Exercise objective ▸ For the records below, say how many lines contain the string "from". Give the number only.

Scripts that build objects
++++++
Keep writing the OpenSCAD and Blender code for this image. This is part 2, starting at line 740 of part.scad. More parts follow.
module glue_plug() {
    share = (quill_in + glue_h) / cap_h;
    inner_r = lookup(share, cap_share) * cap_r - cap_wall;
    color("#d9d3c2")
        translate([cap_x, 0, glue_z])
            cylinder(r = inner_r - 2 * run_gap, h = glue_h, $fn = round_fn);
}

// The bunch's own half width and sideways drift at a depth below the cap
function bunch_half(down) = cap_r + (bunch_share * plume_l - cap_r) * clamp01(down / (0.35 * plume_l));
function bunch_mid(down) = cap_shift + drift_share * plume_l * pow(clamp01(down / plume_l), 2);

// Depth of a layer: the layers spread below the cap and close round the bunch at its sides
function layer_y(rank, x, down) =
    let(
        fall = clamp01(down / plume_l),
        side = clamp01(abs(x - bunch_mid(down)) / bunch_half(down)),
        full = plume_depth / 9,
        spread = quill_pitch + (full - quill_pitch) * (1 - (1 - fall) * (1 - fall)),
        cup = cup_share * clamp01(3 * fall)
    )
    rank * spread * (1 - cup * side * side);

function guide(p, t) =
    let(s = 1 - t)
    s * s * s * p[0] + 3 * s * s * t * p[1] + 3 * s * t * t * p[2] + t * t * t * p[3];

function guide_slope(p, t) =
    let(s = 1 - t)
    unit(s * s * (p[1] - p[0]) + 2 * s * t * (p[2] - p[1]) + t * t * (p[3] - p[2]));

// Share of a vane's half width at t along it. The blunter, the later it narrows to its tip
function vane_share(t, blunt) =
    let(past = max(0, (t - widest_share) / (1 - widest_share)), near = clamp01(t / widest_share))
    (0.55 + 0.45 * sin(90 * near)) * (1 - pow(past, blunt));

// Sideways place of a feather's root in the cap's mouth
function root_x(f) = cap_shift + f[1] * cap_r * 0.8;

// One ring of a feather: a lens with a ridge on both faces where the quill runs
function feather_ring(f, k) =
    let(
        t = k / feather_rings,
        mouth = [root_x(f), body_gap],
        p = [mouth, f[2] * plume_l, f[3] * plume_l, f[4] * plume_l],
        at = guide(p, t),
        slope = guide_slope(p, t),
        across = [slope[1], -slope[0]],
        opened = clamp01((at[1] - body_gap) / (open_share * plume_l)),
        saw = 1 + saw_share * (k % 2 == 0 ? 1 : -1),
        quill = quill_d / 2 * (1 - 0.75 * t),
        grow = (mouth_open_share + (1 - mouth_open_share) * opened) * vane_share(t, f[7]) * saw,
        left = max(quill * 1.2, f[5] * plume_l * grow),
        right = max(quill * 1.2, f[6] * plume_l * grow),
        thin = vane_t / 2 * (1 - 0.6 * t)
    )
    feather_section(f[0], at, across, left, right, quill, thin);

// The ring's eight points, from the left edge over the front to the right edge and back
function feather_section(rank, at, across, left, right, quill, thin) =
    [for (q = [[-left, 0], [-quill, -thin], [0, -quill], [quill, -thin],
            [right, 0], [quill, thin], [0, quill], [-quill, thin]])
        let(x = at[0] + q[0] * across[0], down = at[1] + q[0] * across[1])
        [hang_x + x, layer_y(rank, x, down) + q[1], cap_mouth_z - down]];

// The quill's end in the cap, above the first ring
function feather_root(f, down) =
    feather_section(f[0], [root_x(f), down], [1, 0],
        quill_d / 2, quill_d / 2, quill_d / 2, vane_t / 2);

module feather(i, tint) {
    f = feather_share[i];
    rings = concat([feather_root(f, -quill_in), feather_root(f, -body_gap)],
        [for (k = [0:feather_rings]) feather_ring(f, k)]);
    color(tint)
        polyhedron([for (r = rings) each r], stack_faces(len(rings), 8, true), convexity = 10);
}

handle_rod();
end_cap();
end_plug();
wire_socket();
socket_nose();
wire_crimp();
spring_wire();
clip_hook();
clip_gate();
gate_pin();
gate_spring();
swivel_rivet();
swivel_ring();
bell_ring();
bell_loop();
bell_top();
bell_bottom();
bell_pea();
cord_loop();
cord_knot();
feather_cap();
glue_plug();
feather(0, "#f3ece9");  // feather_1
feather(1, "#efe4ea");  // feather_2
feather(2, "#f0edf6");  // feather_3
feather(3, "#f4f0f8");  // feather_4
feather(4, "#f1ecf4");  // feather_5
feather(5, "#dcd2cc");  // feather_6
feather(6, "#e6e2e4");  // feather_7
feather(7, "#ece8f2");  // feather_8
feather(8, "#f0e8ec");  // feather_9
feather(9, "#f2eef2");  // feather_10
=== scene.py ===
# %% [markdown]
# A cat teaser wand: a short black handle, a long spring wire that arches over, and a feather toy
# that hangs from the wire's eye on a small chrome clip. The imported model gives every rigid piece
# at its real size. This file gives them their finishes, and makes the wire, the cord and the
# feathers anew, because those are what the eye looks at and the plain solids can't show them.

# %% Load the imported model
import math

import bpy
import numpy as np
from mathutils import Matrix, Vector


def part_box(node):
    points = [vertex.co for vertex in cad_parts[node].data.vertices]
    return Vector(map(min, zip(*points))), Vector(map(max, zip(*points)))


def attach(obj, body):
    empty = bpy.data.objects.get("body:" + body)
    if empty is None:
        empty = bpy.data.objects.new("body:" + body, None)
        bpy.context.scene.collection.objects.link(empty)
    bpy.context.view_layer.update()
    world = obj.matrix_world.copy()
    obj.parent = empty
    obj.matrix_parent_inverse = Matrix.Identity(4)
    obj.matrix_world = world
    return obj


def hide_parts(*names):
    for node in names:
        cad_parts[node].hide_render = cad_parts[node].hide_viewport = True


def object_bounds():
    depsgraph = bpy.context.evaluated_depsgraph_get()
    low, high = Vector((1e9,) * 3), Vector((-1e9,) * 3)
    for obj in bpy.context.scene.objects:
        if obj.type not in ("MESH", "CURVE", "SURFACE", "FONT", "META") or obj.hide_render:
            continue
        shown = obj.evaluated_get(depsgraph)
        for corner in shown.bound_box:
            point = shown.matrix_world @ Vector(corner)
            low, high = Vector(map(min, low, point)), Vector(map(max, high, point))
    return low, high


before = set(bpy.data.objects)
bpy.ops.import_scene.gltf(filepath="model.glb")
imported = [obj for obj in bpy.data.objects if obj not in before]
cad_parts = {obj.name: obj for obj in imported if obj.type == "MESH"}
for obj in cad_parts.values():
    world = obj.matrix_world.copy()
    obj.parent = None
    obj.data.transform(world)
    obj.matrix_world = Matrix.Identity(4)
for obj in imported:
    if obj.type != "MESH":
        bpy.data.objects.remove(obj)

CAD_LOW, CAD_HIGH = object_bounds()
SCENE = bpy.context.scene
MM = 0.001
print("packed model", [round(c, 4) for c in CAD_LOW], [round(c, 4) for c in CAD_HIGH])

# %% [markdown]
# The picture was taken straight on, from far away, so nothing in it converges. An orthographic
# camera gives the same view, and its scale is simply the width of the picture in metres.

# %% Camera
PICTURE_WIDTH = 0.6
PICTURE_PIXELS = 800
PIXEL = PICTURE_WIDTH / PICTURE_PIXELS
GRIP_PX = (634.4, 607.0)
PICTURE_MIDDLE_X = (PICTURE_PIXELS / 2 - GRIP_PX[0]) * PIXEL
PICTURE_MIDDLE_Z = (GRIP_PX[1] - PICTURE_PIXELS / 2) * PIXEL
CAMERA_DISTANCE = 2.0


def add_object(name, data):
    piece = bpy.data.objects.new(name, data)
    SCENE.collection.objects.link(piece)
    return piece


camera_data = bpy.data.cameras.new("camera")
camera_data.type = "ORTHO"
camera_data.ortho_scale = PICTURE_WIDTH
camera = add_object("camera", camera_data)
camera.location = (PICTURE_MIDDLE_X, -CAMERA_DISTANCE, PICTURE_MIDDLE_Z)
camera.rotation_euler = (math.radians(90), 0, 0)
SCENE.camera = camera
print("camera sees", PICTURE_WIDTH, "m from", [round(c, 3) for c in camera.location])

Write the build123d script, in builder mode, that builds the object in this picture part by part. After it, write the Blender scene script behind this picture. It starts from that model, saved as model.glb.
++++++
Solution ▸ 6